Waar gaat het precies over?
Een bank keert lijfrentetermijnen uit aan een rekeninghouder. De rekeninghouder overlijdt vóór de uitkering van de laatste lijfrentetermijn. Het recht op de nog niet uitgekeerde lijfrentetermijnen gaat ingevolge artikel 3.126a, zesde lid, van de Wet inkomstenbelasting 2001 (Wet IB 2001) over op diens erfgenamen of legatarissen. Zolang de bank geen melding van overlijden ontvangt, is de bank echter niet op de hoogte van het overlijden van de rekeninghouder.
De uitkeringen lopen in dat geval door op de bankrekening van de overledene onder inhouding van loonbelasting/premie volksverzekeringen (loonheffing) en de inkomensafhankelijke bijdrage Zorgverzekeringswet (Zvw). In voorkomende gevallen kan dit jaren duren.
Vraag en antwoord
Mag de bank de lijfrentetermijnen vanaf het moment van overlijden tot de overlijdensmelding als loon uit vroegere dienstbetrekking van de overledene blijven behandelen?

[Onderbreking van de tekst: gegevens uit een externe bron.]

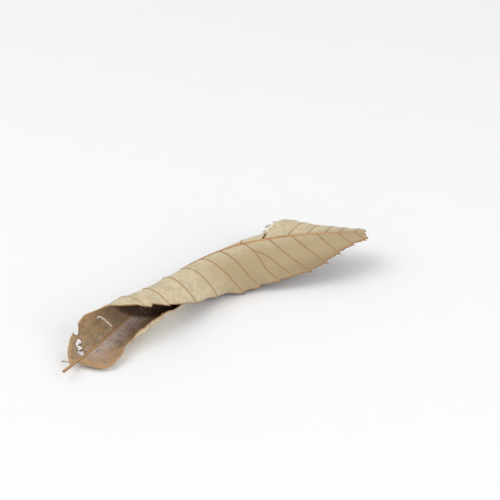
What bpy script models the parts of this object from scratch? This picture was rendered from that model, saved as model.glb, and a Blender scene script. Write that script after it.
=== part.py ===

Ja. De bank kan gedurende deze periode de goedkeuring uit het besluit van de Staatssecretaris van Financiën van 21 juni 2022, paragraaf 2.1 (Stcrt. 2022, 18970) toepassen.
Loon uit vroegere dienstbetrekking
De Staatssecretaris van Financiën keurt goed dat een inhoudingsplichtige postuum loon kan aanmerken als loon (uit vroegere dienstbetrekking) van de overledene. Op dit loon moet de tabel worden toegepast die geldt op het tijdstip dat het loon wordt genoten. Over dit loon zijn op grond van het besluit geen premies werknemersverzekeringen en inkomensafhankelijke bijdrage Zvw verschuldigd.
Erfgenamen geen ‘nieuwe’ werknemers
De kennisgroep is van mening dat de bank de goedkeuring van de Staatssecretaris van Financiën kan toepassen voor de periode vanaf datum overlijden rekeninghouder tot het moment van de overlijdensmelding. Voor de Wet LB 1964 is immers sprake van postuum loon en van een overleden werknemer. Dit betekent dat de bank de erfgenamen in die periode niet als ‘nieuwe’ werknemers hoeft op te voeren. De bank hoeft de ‘werknemer’ in de ingediende aangiften vanaf het moment van overlijden tot het tijdstip van de overlijdensmelding daarom niet te corrigeren op grond van het besluit.
Zvw-bijdrage niet verschuldigd
De bank heeft echter wel onjuiste aangifte gedaan op het punt van de inkomensafhankelijke bijdrage Zvw bij toepassing van het besluit. Deze is immers niet verschuldigd op grond van het besluit. De bank moet in dat geval een correctiebericht indienen.
De erfgenamen kunnen op grond van het besluit de inkomsten beschouwen als inkomsten van de overledene voor de heffing van inkomstenbelasting.